Secretariat
Roy Niblett
We are very sorry to have to report the death, on 6 May 2005, of Emeritus Professor Roy Niblett, CBE, former Professor of Education and Director of the Institute of Education.
Born in 1906, Professor Niblett was educated at the Universities of Bristol and Oxford before becoming, in 1930, Senior English Master at Doncaster Grammar School. In 1934, he was appointed as Lecturer in Education at Kings College, Newcastle, at that time part of the federal University of Durham, of which he went on to serve as Registrar from 1940 to 1944. Appointed Professor of Education at the then University College of Hull in 1945, he moved to take up the Chair of Education at Leeds in October 1947, becoming Director of the newly-established Institute of Education in the following year.

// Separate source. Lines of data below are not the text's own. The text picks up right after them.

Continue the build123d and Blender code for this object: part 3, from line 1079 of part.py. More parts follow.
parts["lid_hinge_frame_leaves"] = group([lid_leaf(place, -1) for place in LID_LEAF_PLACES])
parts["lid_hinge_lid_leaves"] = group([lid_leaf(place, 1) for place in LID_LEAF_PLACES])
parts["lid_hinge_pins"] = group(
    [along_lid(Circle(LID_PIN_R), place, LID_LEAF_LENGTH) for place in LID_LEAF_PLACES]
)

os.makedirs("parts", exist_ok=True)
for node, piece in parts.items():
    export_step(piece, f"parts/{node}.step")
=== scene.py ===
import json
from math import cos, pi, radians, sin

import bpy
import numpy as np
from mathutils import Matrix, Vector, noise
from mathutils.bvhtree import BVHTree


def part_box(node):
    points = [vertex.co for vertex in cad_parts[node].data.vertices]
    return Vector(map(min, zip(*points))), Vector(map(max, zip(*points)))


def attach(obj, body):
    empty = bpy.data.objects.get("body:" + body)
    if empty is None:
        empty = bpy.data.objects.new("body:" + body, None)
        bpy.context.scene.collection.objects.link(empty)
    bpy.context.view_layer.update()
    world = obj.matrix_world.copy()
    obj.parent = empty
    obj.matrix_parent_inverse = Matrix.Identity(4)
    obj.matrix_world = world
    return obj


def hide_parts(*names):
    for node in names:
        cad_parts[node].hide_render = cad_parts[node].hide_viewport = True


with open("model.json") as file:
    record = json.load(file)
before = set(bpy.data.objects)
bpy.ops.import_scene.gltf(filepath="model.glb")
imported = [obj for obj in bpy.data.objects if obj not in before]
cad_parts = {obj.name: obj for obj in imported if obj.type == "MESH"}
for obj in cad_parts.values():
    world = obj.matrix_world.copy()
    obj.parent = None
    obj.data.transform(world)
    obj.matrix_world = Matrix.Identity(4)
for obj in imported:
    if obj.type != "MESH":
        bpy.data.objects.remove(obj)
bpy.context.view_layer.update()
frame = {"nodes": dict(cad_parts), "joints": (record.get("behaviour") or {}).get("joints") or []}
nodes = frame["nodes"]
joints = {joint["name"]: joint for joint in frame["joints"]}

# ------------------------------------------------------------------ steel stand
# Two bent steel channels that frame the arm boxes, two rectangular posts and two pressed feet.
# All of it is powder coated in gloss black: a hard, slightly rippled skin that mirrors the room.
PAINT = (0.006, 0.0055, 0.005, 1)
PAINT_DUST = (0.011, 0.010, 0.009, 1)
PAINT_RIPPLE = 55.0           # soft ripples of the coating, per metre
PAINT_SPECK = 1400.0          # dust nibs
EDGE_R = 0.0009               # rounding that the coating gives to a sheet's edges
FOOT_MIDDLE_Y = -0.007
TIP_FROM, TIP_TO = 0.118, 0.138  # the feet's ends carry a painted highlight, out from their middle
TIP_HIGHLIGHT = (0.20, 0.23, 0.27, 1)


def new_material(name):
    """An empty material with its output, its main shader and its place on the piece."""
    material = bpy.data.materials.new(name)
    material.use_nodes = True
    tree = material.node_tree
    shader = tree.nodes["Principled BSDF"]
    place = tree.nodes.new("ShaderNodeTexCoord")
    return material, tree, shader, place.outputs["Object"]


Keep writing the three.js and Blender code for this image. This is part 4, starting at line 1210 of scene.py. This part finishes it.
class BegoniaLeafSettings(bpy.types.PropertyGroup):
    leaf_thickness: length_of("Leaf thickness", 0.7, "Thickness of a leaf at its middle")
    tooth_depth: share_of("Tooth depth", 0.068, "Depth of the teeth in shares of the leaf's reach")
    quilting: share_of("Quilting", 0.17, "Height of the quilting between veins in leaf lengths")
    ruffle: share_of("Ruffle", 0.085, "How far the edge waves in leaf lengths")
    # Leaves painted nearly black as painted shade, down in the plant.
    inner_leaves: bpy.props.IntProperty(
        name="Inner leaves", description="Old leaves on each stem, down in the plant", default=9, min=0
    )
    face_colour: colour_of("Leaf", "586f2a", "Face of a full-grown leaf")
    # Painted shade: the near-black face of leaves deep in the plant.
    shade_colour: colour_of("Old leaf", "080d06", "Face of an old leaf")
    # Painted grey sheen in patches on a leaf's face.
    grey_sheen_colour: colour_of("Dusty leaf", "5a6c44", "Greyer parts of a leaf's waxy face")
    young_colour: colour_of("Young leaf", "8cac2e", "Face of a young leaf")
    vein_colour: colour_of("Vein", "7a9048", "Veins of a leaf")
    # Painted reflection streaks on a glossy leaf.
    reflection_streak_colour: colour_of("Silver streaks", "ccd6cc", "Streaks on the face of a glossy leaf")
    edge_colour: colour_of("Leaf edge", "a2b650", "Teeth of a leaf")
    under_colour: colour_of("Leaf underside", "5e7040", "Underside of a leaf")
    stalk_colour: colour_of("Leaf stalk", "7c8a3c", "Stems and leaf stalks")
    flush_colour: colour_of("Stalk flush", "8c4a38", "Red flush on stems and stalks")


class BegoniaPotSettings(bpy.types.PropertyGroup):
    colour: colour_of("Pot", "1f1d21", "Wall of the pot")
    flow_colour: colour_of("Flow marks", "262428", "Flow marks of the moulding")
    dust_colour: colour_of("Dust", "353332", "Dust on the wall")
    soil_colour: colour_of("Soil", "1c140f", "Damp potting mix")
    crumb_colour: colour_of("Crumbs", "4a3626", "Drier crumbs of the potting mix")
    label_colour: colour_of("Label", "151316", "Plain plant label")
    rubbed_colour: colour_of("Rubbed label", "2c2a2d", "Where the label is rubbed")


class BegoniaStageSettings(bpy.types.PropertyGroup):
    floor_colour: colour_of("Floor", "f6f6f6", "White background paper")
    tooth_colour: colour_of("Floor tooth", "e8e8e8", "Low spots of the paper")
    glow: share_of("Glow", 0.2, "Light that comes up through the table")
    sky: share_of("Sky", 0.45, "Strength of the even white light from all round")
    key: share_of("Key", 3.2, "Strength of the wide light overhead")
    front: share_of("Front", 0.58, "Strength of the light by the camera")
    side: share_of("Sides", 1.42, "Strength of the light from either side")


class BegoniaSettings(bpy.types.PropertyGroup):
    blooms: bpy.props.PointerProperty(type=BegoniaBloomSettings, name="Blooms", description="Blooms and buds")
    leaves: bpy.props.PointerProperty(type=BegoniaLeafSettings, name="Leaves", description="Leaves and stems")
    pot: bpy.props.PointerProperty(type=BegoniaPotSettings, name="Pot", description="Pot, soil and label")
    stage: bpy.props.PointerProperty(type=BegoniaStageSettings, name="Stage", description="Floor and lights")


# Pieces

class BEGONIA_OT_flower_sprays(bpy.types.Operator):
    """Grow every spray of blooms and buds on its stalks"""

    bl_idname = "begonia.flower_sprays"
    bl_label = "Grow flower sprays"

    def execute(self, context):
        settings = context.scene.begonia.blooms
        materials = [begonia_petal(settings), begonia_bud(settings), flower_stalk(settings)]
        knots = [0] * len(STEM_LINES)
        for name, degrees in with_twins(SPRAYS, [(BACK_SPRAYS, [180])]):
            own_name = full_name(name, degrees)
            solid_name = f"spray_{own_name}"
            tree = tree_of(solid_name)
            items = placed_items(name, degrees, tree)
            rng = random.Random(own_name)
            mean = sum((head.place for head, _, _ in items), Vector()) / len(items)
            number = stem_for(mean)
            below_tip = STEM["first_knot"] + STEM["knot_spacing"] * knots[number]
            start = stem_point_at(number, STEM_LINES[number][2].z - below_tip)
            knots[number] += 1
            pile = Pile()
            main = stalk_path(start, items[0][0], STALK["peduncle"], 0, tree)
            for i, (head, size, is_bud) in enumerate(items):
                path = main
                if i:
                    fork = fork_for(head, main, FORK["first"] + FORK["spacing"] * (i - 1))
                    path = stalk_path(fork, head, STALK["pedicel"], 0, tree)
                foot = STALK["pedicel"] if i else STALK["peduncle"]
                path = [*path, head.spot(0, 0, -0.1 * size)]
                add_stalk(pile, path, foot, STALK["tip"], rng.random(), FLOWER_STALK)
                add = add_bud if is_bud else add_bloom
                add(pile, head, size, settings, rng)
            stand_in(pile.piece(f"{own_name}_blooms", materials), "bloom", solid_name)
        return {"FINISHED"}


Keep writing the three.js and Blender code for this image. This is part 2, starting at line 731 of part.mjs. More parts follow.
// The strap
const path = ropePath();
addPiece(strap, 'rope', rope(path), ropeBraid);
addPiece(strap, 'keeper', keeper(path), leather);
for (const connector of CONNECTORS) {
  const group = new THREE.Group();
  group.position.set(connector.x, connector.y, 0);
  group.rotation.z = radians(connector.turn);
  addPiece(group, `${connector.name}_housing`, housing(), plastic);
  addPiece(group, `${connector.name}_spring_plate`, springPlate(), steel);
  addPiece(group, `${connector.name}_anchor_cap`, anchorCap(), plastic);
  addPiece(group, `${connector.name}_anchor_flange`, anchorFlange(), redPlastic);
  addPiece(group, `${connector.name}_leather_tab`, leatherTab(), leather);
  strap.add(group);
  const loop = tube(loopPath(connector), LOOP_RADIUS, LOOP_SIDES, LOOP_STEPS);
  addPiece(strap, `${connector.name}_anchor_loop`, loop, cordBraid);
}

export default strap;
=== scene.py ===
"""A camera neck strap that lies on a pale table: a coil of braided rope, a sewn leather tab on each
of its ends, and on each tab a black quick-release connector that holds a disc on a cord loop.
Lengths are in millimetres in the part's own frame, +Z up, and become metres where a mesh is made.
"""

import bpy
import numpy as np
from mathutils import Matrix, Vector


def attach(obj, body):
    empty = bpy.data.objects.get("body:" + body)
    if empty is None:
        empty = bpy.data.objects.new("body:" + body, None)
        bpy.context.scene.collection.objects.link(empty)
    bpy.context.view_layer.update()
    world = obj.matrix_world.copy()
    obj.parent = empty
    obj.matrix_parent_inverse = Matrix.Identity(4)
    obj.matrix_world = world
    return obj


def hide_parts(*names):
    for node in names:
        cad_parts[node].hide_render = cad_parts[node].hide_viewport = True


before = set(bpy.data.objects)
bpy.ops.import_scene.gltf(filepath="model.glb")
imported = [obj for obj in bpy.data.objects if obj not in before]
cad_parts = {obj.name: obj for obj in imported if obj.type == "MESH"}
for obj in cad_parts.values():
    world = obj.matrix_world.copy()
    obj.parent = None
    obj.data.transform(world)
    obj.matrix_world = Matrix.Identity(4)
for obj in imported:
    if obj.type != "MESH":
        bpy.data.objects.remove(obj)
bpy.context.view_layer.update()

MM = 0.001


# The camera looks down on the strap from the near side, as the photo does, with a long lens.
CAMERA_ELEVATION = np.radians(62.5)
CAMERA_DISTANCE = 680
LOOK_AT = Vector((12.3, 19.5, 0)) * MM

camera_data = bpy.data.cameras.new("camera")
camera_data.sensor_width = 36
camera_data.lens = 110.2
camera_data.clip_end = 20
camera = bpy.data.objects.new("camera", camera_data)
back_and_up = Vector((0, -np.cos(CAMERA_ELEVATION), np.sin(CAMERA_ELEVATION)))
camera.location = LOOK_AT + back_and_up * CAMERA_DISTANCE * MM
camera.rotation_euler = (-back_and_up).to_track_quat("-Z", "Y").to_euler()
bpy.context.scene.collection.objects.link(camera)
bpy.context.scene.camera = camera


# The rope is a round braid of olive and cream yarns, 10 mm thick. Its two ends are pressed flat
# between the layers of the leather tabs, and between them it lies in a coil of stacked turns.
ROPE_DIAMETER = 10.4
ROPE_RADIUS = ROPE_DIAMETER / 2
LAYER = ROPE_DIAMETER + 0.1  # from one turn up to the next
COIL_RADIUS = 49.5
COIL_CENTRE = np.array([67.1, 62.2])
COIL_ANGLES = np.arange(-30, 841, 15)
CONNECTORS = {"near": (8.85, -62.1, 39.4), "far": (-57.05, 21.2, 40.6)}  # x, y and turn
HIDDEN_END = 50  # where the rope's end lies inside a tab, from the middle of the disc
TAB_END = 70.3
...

Professor Niblett's time as Director was a highly successful and fruitful one. When he resigned from his Chair and the Directorship at the end of 1959 in order to become Dean of the University of London Institute of Education, the then Vice-Chancellor, Sir Charles Morris, wrote that he was the first Director of our Institute which was established ten years ago at a time when many people thought it was a speculative venture, and it is primarily due to his faith and his imaginative ideas that the University now enjoys such happy relations with the teachers training colleges in the Institute, with the Local Education Authorities and with the schools. Professor Niblett published extensively on educational policy and philosophy and was much in demand as a lecturer and adviser overseas. Within this country, he was a member of the University Grants Committee from 1949 to 1959 and of the National Advisory Council on Training and Supply of Teachers from 1950 to 1961, also serving on a number of other educational foundations and associations.
Professor Niblett was created CBE in 1970. In 1992, he was named Life Vice-President of the Society for Research into Higher Education, having at that stage been actively involved in its work for some thirty years.